WHAT TO PRODUCE: Your task is to copy the stretch of lines in the records below that begins with the line containing "y in box_screw_places()])" and ends with the line containing "before = set(bpy.data.objects)", exactly as written, with nothing added.

# start of DATA SHOWN

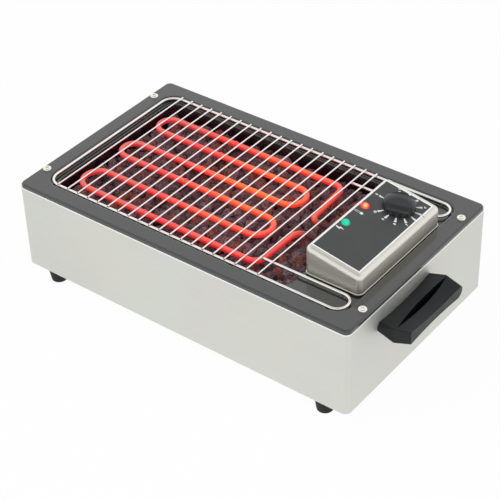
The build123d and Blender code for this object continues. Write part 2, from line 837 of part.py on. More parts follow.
def thermostat_body():
    """Regulator hung under the panel by its threaded neck."""
    body = Box(thermostat_width, thermostat_width, thermostat_height,
               align=(Align.CENTER, Align.CENTER, Align.MAX))
    body = fillet(body.edges().filter_by(Axis.Z), thermostat_corner_radius)
    body = Pos(0, 0, -box_wall) * body
    body += Pos(0, 0, -box_wall) * Cylinder(neck_radius, box_wall + neck_rise, align=BOTTOM)
    bore = Cylinder(shaft_radius + running_clearance, 2 * (shaft_below + neck_rise),
                    align=BOTTOM)
    bore = Pos(0, 0, -shaft_below - shaft_end_gap) * bore
    return panel_plane(dial_x, dial_y) * (body - bore)


def thermostat_nut():
    """Nut that clamps the thermostat's neck to the panel."""
    nut = hexagon(thermostat_nut_flats, thermostat_nut_height)
    nut -= Cylinder(neck_radius + running_clearance, 4 * thermostat_nut_height)
    return panel_plane(dial_x, dial_y) * Pos(0, 0, label_thickness) * nut


def thermostat_shaft():
    """Round spindle that turns with the knob."""
    shaft = Cylinder(shaft_radius, shaft_below + shaft_above, align=BOTTOM)
    return panel_plane(dial_x, dial_y) * Pos(0, 0, -shaft_below) * shaft


def control_knob():
    """Domed round knob with a scoop on each side, which leaves a bar across its middle."""
    knob = Cone(knob_bottom_radius, knob_top_radius, knob_height, align=BOTTOM)
    knob &= Pos(0, 0, knob_height - knob_dome_radius) * Sphere(knob_dome_radius)
    scoop_z = knob_skirt_height + knob_scoop_radius
    scoop_reach = math.sqrt(knob_scoop_radius ** 2 - (knob_height - scoop_z) ** 2)
    for side in (-1, 1):
        scoop = Rot(0, 90, 0) * Cylinder(knob_scoop_radius, 4 * knob_bottom_radius)
        knob -= Pos(0, side * (knob_bar_half_width + scoop_reach), scoop_z) * scoop
    knob -= Cylinder(knob_hollow_radius, 2 * knob_hollow_depth)
    bore_top = shaft_above + shaft_end_gap - label_thickness - knob_gap
    knob -= Cylinder(shaft_radius + running_clearance, 2 * bore_top)
    knob = Pos(0, 0, label_thickness + knob_gap) * Rot(0, 0, knob_angle) * knob
    return panel_plane(dial_x, dial_y) * knob


def bulb_middle():
    """Middle of the sensor bulb, which lies against the outside of the well."""
    start = lead_hole_place()[1] + capillary_tail
    return well_right + pan_wall + bulb_radius, start + bulb_length / 2, bulb_z


def sensor_bulb():
    """Bulb of the thermostat against the outside of the well."""
    return Pos(*bulb_middle()) * Rot(90, 0, 0) * Cylinder(bulb_radius, bulb_length)


def capillary_tube():
    """Thin tube from the thermostat down to its bulb."""
    start = panel_plane(dial_x, dial_y) * Pos(0, -thermostat_width / 2, -thermostat_height / 2)
    origin = start.position
    hole_y = lead_hole_place()[1]
    bulb_x, bulb_y, height = bulb_middle()
    points = [(origin.X, origin.Y, origin.Z), (origin.X, hole_y, origin.Z),
              (origin.X, hole_y, height), (bulb_x, hole_y, height),
              (bulb_x, bulb_y - bulb_length / 2, height)]
    return tube(points, capillary_bend, capillary_radius)


def bulb_clip():
    """Spring clip over the bulb, with an ear above and below on the well's wall."""
    outer = bulb_radius + running_clearance + bulb_clip_wall
    inner = bulb_radius + running_clearance
    arch = Circle(outer) + Pos(-bulb_radius / 2, 0) * Rectangle(bulb_radius, 2 * outer)
    room = Circle(inner) + Pos(-bulb_radius, 0) * Rectangle(2 * bulb_radius, 2 * inner)
    ears = Pos(bulb_clip_wall / 2 - bulb_radius, 0)
    ears *= Rectangle(bulb_clip_wall, 2 * (outer + bulb_clip_ear))
    keep = Pos(outer, 0) * Rectangle(2 * (outer + bulb_radius), 4 * (outer + bulb_clip_ear))
    profile = (arch + ears - room) & keep
    clip = extrude(Plane.XZ * profile, bulb_clip_width / 2, both=True)
    return Pos(*bulb_middle()) * clip


def block_screw_places():
    """Places of the terminal block's two screws."""
    return [(block_x - block_length / 4, block_y), (block_x + block_length / 4, block_y)]


def terminal_block():
    """Moulded block where the mains leads meet the inner wiring."""
    body = Box(block_length, block_width, block_height, align=BOTTOM)
    body = fillet(body.edges().filter_by(Axis.Z), block_corner_radius)
    body = Pos(block_x, block_y, base_plate_top) * body
    top = base_plate_top + block_height
    for index in range(wire_pocket_count):
        x = block_x + (index - (wire_pocket_count - 1) / 2) * block_length / wire_pocket_count
        for side in (-1, 1):
            body -= post(x, block_y + side * wire_pocket_offset, top - wire_pocket_depth,
                         top + 1, wire_pocket_radius)
    for x, y in block_screw_places():
        body -= post(x, y, casing_bottom, top + 1, block_screw_radius + running_clearance)
        body -= post(x, y, top - block_screw_sink, top + 1,
                     block_screw_head_radius + hole_clearance)
    return body


def terminal_block_screw(x, y):
    """Screw that holds the terminal block to the base plate."""
    screw = pan_head_screw(block_screw_radius, block_height, block_screw_head_radius,
                           block_screw_head_height)
    return Pos(x, y, base_plate_top + block_height - block_screw_sink) * screw


def cable_gland():
    """Strain relief through the back of the casing, with a bore for a cord."""
    head = Cylinder(gland_head_radius, gland_head_length, align=BOTTOM)
    head = fillet(head.edges().group_by(Axis.Z)[-1], gland_head_round)
    head += hexagon(2 * gland_head_radius, gland_flange_length)
    thread = Cylinder(gland_thread_radius, gland_thread_length,
                      align=(Align.CENTER, Align.CENTER, Align.MAX))
    gland = head + thread
    gland -= Cylinder(gland_bore_radius, 4 * gland_head_length)
    return Pos(gland_x, casing_half_depth, gland_z) * Rot(-90, 0, 0) * gland


def gland_nut():
    """Nut behind the casing's wall."""
    nut = hexagon(gland_nut_flats, gland_nut_thickness)
    nut -= Cylinder(gland_thread_radius + running_clearance, 4 * gland_nut_thickness)
    return Pos(gland_x, casing_half_depth - casing_wall, gland_z) * Rot(90, 0, 0) * nut


def heat_shield():
    """Bent sheet that keeps the heat of the well off the base plate."""
    left = well_left + shield_margin
    right = well_right - shield_margin
    top = well_floor_z - pan_wall - shield_gap
    height = top - base_plate_top
    middle = (left + right) / 2
    sheet = Box(right - left, 2 * shield_half_depth, shield_thickness,
                align=(Align.CENTER, Align.CENTER, Align.MAX))
    sheet = Pos(middle, 0, top) * sheet
    for side in (-1, 1):
        wall = Box(right - left, shield_thickness, height, align=BOTTOM)
        sheet += Pos(middle, side * (shield_half_depth - shield_thickness / 2),
                     base_plate_top) * wall
        tab = Box(right - left, shield_foot, shield_thickness, align=BOTTOM)
        sheet += Pos(middle, side * (shield_half_depth + shield_foot / 2 - shield_thickness),
                     base_plate_top) * tab
    return sheet


def corner_arc(y, z, along, across, radius):
    """Quarter round at one corner: it starts on the first side and ends on the second."""
    turn = radius * (1 - math.sqrt(0.5))
    (a_y, a_z), (b_y, b_z) = along, across
    return ThreePointArc((y + a_y * radius, z + a_z * radius),
                         (y + (a_y + b_y) * turn, z + (a_z + b_z) * turn),
                         (y + b_y * radius, z + b_z * radius))


def handle_section(out, sizes, rounds, dip, arch):
    """Upright cut through the handle, its top dipped and its underside arched."""
    front, back, front_bottom, back_bottom, front_top, back_top = sizes
    down, up, forward, backward = (0, -1), (0, 1), (-1, 0), (1, 0)
    front_upper = corner_arc(front, front_top, down, backward, rounds[0])
    back_upper = corner_arc(back, back_top, forward, down, rounds[1])
    back_lower = corner_arc(back, back_bottom, up, forward, rounds[2])
    front_lower = corner_arc(front, front_bottom, backward, up, rounds[3])
    middle = (front + back) / 2
    top = ThreePointArc(front_upper @ 1, (middle, (front_top + back_top) / 2 - dip),
                        back_upper @ 0)
    bottom = ThreePointArc(back_lower @ 1, (middle, (front_bottom + back_bottom) / 2 + arch),
                           front_lower @ 0)
    outline = front_upper + top + back_upper + Line(back_upper @ 1, back_lower @ 0)
    outline += back_lower + bottom + front_lower + Line(front_lower @ 1, front_upper @ 0)
    plane = Plane(origin=(casing_half_length + out, 0, casing_bottom), x_dir=(0, 1, 0),
                  z_dir=(1, 0, 0))
    return plane * make_face(outline)


def side_handle():
    """Moulded grip on the right-hand end, with a dipped back and a deep groove."""
    wall = handle_section(0, handle_wall_section, handle_wall_rounds, handle_wall_dip,
                          handle_slight_arch)
    crest = handle_section(handle_crest_out, handle_crest_section, handle_crest_rounds,
                           handle_crest_dip, handle_slight_arch)
    outer = handle_section(handle_reach, handle_outer_section, handle_outer_rounds,
                           handle_outer_dip, handle_outer_arch)
    grip = loft([wall, crest], ruled=True) + loft([crest, outer], ruled=True)
    front, back, _, _, top, _ = handle_crest_section
    groove_radius = (groove_length ** 2 / 4 + groove_width ** 2 / 4) / groove_width
    lens = Pos(groove_radius - groove_width / 2, 0) * Circle(groove_radius)
    lens &= Pos(groove_width / 2 - groove_radius, 0) * Circle(groove_radius)
    groove = extrude(lens, 4 * groove_depth)
    grip -= Pos(casing_half_length + groove_out, (front + back) / 2,
                casing_bottom + top - groove_depth) * groove
    for y, z in handle_screw_places():
        hole = Cylinder(handle_screw_radius + running_clearance, 2 * handle_screw_length)
        grip -= Pos(casing_half_length, y, z) * Rot(0, 90, 0) * hole
    return grip


def handle_screw(y, z):
    """Screw from inside the casing into the handle."""
    screw = pan_head_screw(handle_screw_radius, handle_screw_length,
                           handle_screw_head_radius, handle_screw_head_height)
    return Pos(casing_half_length - casing_wall, y, z) * Rot(0, -90, 0) * screw


os.makedirs("parts", exist_ok=True)

foot_names = ("front_left_foot", "front_right_foot", "rear_left_foot", "rear_right_foot")
foot_places = four_corners(foot_x, foot_y)
rim_places = four_corners(pan_screw_x, pan_screw_y)

write("casing_shell", casing_shell())
write("base_plate", base_plate())
for foot_name, (place_x, place_y) in zip(foot_names, foot_places):
    write(foot_name, foot(place_x, place_y))
write("foot_screws", *[foot_screw(x, y) for x, y in foot_places])
write("foot_nuts", *[foot_nut(x, y) for x, y in foot_places])
write("heat_shield", heat_shield())
write("enamel_pan", enamel_pan())
write("pan_brackets", *[pan_bracket(x, y) for x, y in rim_places])
write("pan_screws", *[pan_screw(x, y) for x, y in rim_places])
write("grate_frame", grate_frame())
write("grate_bars", *grate_bars())
write("lava_rocks", *lava_rocks())
write("heating_element", heating_element())
write("element_strap", element_strap())
write("element_clips", *[element_clip(y) for y in run_ys])
write("element_bushes", *[element_bush(y) for y in leg_ys])
write("element_rings", *[element_ring(y) for y in leg_ys])
write("control_box_base", control_box_base())
write("control_box_cover", control_box_cover())
write("control_box_screws", *[control_box_screw(x, y) for x, y in box_screw_places()])
write("control_label", control_label())
write("red_lamp_lens", lamp_lens(red_lamp_y))
write("green_lamp_lens", lamp_lens(green_lamp_y))
write("red_lamp_body", lamp_body(red_lamp_y))
write("green_lamp_body", lamp_body(green_lamp_y))
write("thermostat_body", thermostat_body())
write("thermostat_nut", thermostat_nut())
write("thermostat_shaft", thermostat_shaft())
write("control_knob", control_knob())
write("sensor_bulb", sensor_bulb())
write("capillary_tube", capillary_tube())
write("bulb_clip", bulb_clip())
write("terminal_block", terminal_block())
write("terminal_block_screws", *[terminal_block_screw(x, y) for x, y in block_screw_places()])
write("cable_gland", cable_gland())
write("gland_nut", gland_nut())
write("side_handle", side_handle())
write("handle_screws", *[handle_screw(y, z) for y, z in handle_screw_places()])
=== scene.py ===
# %% [markdown]
# Lava rock grill
#
# A table-top grill: satin steel casing, black enamelled pan, a bed of lava
# stones, a glowing element above them, a chrome grate that lifts off, and a
# steel control box with a label, two lamps and a round knob. The solids come
# in ready made and stay where they are. This script gives them their finish,
# and makes finer pieces where a finish alone isn't enough.

# %% Load the solids
import math
import bpy
import bmesh
from mathutils import Matrix, Quaternion, Vector


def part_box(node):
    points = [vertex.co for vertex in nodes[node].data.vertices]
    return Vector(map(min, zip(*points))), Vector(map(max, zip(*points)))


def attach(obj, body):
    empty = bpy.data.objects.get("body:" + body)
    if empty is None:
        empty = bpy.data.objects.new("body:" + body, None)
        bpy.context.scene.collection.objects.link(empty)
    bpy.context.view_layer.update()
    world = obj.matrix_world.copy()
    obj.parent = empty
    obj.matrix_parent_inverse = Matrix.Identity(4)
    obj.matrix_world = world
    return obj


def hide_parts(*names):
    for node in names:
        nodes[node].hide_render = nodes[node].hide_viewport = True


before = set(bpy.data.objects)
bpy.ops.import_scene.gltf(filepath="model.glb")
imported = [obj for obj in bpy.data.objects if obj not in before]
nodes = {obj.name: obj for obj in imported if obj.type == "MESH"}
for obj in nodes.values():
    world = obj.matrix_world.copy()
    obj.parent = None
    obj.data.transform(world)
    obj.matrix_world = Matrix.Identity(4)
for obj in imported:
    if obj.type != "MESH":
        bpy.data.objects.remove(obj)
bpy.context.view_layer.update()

MM = 0.001
casing_low, casing_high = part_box("casing_shell")
casing_middle = (casing_low + casing_high) / 2


def plan(x, y):
    """Place in plan, from millimetres to the right and back of the casing's middle."""
    return casing_middle.x + x * MM, casing_middle.y + y * MM


# %% [markdown]
# Colours are written as they look on a screen. Blender calculates in linear
# light, so one function turns each hex value into linear numbers. Linear
# numbers could be typed instead, but nobody can see a colour in them.

# %% Turn a screen colour into linear light
def linear(hex_colour):
    """Linear RGBA from an sRGB hex string."""
    channels = [int(hex_colour[i:i + 2], 16) / 255 for i in (1, 3, 5)]
    return tuple(c / 12.92 if c <= 0.04045 else ((c + 0.055) / 1.055) ** 2.4
                 for c in channels) + (1.0,)


print("mid grey:", [round(c, 3) for c in linear("#808080")])

# %% [markdown]
# Every finish and every repeated form below is a small graph of nodes. Such a
# graph can be drawn by hand in the editor. Here one helper adds a node, sets it
# up and links it, so that a graph reads from top to bottom like a recipe.

# %% Helpers for node graphs
NOISE_LOW = 0.3      # a noise seldom leaves this range
NOISE_HIGH = 0.7


def add(tree, kind, settings=None, inputs=None, stops=()):
    """Add one node. Inputs are values or sockets to link. Stops of (place, hex) fill a ramp."""
    node = tree.nodes.new(kind)
    for name, value in (settings or {}).items():
        setattr(node, name, value)
    for name, value in (inputs or {}).items():
        if isinstance(value, bpy.types.NodeSocket):
            tree.links.new(value, node.inputs[name])
        else:
            node.inputs[name].default_value = value
    for index, (place, colour) in enumerate(stops):
        if index >= len(node.color_ramp.elements):
            node.color_ramp.elements.new(1.0)
        node.color_ramp.elements[index].position = place
        node.color_ramp.elements[index].color = linear(colour)
    return node


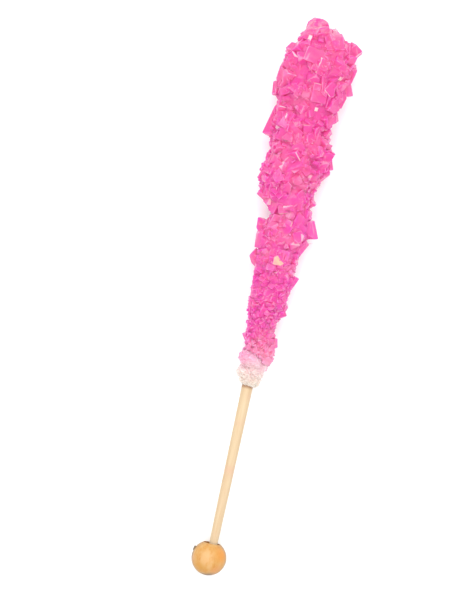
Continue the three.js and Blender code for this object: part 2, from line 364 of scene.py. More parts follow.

# end of DATA SHOWN

REPLY:
write("control_box_screws", *[control_box_screw(x, y) for x, y in box_screw_places()])
write("control_label", control_label())
write("red_lamp_lens", lamp_lens(red_lamp_y))
write("green_lamp_lens", lamp_lens(green_lamp_y))
write("red_lamp_body", lamp_body(red_lamp_y))
write("green_lamp_body", lamp_body(green_lamp_y))
write("thermostat_body", thermostat_body())
write("thermostat_nut", thermostat_nut())
write("thermostat_shaft", thermostat_shaft())
write("control_knob", control_knob())
write("sensor_bulb", sensor_bulb())
write("capillary_tube", capillary_tube())
write("bulb_clip", bulb_clip())
write("terminal_block", terminal_block())
write("terminal_block_screws", *[terminal_block_screw(x, y) for x, y in block_screw_places()])
write("cable_gland", cable_gland())
write("gland_nut", gland_nut())
write("side_handle", side_handle())
write("handle_screws", *[handle_screw(y, z) for y, z in handle_screw_places()])
=== scene.py ===
# %% [markdown]
# Lava rock grill
#
# A table-top grill: satin steel casing, black enamelled pan, a bed of lava
# stones, a glowing element above them, a chrome grate that lifts off, and a
# steel control box with a label, two lamps and a round knob. The solids come
# in ready made and stay where they are. This script gives them their finish,
# and makes finer pieces where a finish alone isn't enough.

# %% Load the solids
import math
import bpy
import bmesh
from mathutils import Matrix, Quaternion, Vector


def part_box(node):
    points = [vertex.co for vertex in nodes[node].data.vertices]
    return Vector(map(min, zip(*points))), Vector(map(max, zip(*points)))


def attach(obj, body):
    empty = bpy.data.objects.get("body:" + body)
    if empty is None:
        empty = bpy.data.objects.new("body:" + body, None)
        bpy.context.scene.collection.objects.link(empty)
    bpy.context.view_layer.update()
    world = obj.matrix_world.copy()
    obj.parent = empty
    obj.matrix_parent_inverse = Matrix.Identity(4)
    obj.matrix_world = world
    return obj


def hide_parts(*names):
    for node in names:
        nodes[node].hide_render = nodes[node].hide_viewport = True


before = set(bpy.data.objects)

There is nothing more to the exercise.